The move from Arman, candidate of the former rebel Sudan People’s Liberation Movement (SPLM) from the south of the country, came after Beshir ruled out deferring the first multi-party Sudanese polls in 24 years.
"I took the decision to withdraw for two reasons. Firstly, after having campaigned in Darfur, I realized that it was impossible to hold elections there due to the current state of emergency," Arman told AFP early Thursday.

"Secondly, there are irregularities in the electoral process which is rigged."

He said however that the SPLM will present candidates to regional and legislative elections "across Sudan, except for Darfur".

"Beshir will be the only one. I don’t think any other credible candidate will take the decision to run against him," Arman said.

Arman, 49, a secular Muslim from north Sudan, was selected in January by his former rebel group to challenge Beshir in April’s presidential election and was regarded as a leading candidate.

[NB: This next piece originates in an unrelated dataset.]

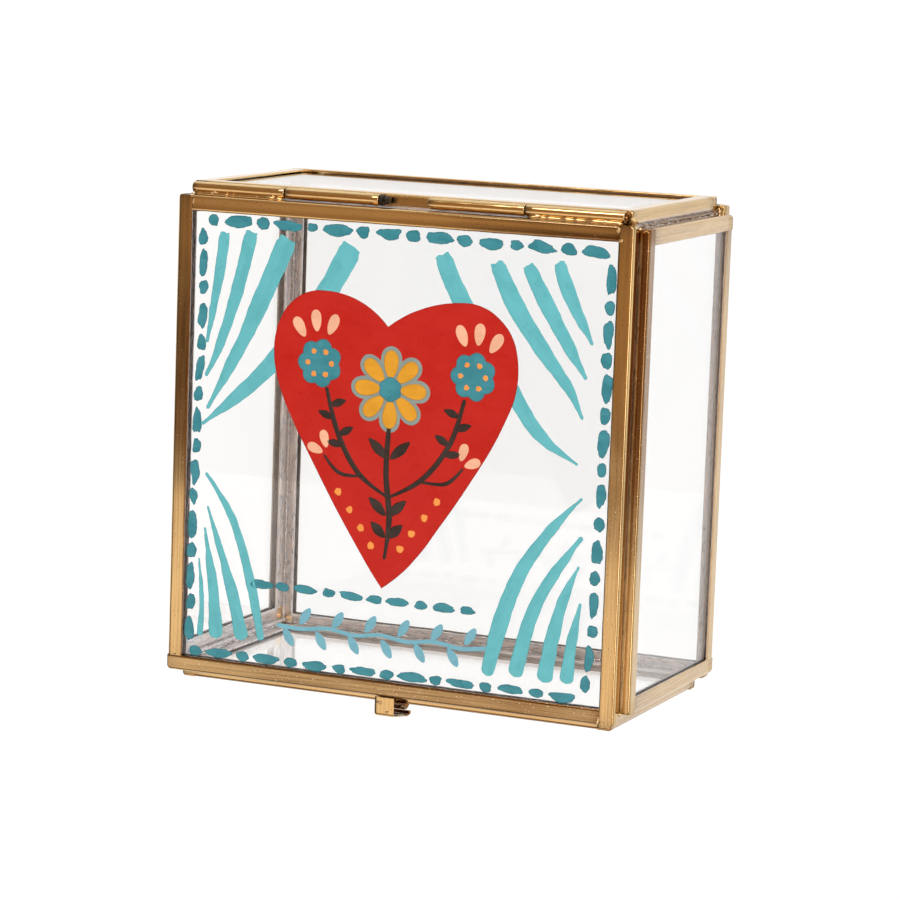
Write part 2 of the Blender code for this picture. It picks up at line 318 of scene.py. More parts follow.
class Nodes:
    """The procedural nodes that feed the shader of a material or of the world."""

    def __init__(self, owner, shader="Principled BSDF"):
        self.owner = owner
        owner.use_nodes = True
        self.tree = owner.node_tree
        self.shader = self.tree.nodes[shader]

    def set(self, **values):
        for name, value in values.items():
            self.shader.inputs[name.replace("_", " ")].default_value = value

    def link(self, source, name):
        self.tree.links.new(source, self.shader.inputs[name])

    def feed(self, socket, value):
        """A socket's input, which is a number, a colour or another node's output."""
        if isinstance(value, (int, float)):
            socket.default_value = value
        elif isinstance(value, tuple):
            socket.default_value = (*value, 1)
        else:
            self.tree.links.new(value, socket)

    def add(self, kind, **inputs):
        """A new node of this kind, with its inputs fed."""
        node = self.tree.nodes.new(f"ShaderNode{kind}")
        for name, value in inputs.items():
            self.feed(node.inputs[name.replace("_", " ")], value)
        return node

    def attribute(self, name, output):
        node = self.add("Attribute")
        node.attribute_name = name
        return node.outputs[output]

    def place(self, output):
        return self.add("TexCoord").outputs[output]

    def scaled(self, vector, scale):
        node = self.add("Mapping", Vector=vector)
        node.inputs["Scale"].default_value = scale
        return node.outputs["Vector"]

    def noise(self, vector, scale=1.0, detail=3.0, roughness=0.55):
        node = self.add("TexNoise", Vector=vector, Scale=scale, Detail=detail, Roughness=roughness)
        return node.outputs["Fac"]

    def ranged(self, value, low, high, to_low=0.0, to_high=1.0):
        node = self.add("MapRange", Value=value, From_Min=low, From_Max=high, To_Min=to_low, To_Max=to_high)
        return node.outputs["Result"]

    def part(self, vector, axis):
        return self.add("SeparateXYZ", Vector=vector).outputs[axis]

    def sum(self, operation, first, second):
        node = self.add("Math")
        node.operation = operation
        self.feed(node.inputs[0], first)
        self.feed(node.inputs[1], second)
        return node.outputs["Value"]

    def mix(self, factor, first, second):
        """Between two colours."""
        node = self.add("Mix")
        node.data_type = "RGBA"
        for socket, value in ((0, factor), (6, first), (7, second)):
            self.feed(node.inputs[socket], value)
        return node.outputs[2]

    def blend(self, factor, first, second):
        """Between two numbers."""
        node = self.add("Mix")
        for socket, value in ((0, factor), (2, first), (3, second)):
            self.feed(node.inputs[socket], value)
        return node.outputs[0]

    def bump(self, height, strength, distance):
        node = self.add("Bump", Strength=strength, Distance=distance, Height=height)
        self.link(node.outputs["Normal"], "Normal")


def new_material(name):
    return Nodes(bpy.data.materials.new(name))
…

His withdrawal means Beshir is assured of re-election in the first round of voting, unless the opposition parties, which meet on Thursday to decide whether to boycott the election, can come up with a single candidate.

On Monday, Arman accused Beshir and his party of trying to tamper with the polls, after a contract to print ballots went to a state-owned press.
"The opposition heavyweights will boycott the presidential election," Fadil said.

But the Popular Congress Party led by Turabi, who was once a mentor to Beshir but has become one of his fiercest critics, said it planned to participate.

"Our party will engage in the presidential (election)…at all levels," Turabi said after meeting Gration.

For his part, the DUP’s Mirghani said he was still mulling his decision, local press reported.

Human Rights Watch has said Sudanese government repression of its opponents and the media was threatening the chances of the elections being "free, fair, and credible".

Britain — Sudan’s former colonial power — and Norway, a main provider of aid, joined the United States in expressing concern on Wednesday over the polls.

"We urge all parties in Sudan to work urgently to ensure that elections can proceed peacefully and credibly in April," US Secretary of State Hillary Clinton, British Foreign Secretary David Miliband and Norwegian Foreign Minister Jonas Store said.

"We are deeply concerned by reports of continued administrative and logistical challenges, as well as restrictions on political freedoms," they said.

Under a 2005 agreement that ended a 22-year north-south civil war, mostly Christian and animist southern Sudan obtained the right to hold a referendum in January 2011 on whether to break away from the Muslim-majority north.

Beshir has made it clear, however, that unless the SPLM participates in the April elections, the referendum — which the southerners believe will deliver their independence — will not go ahead.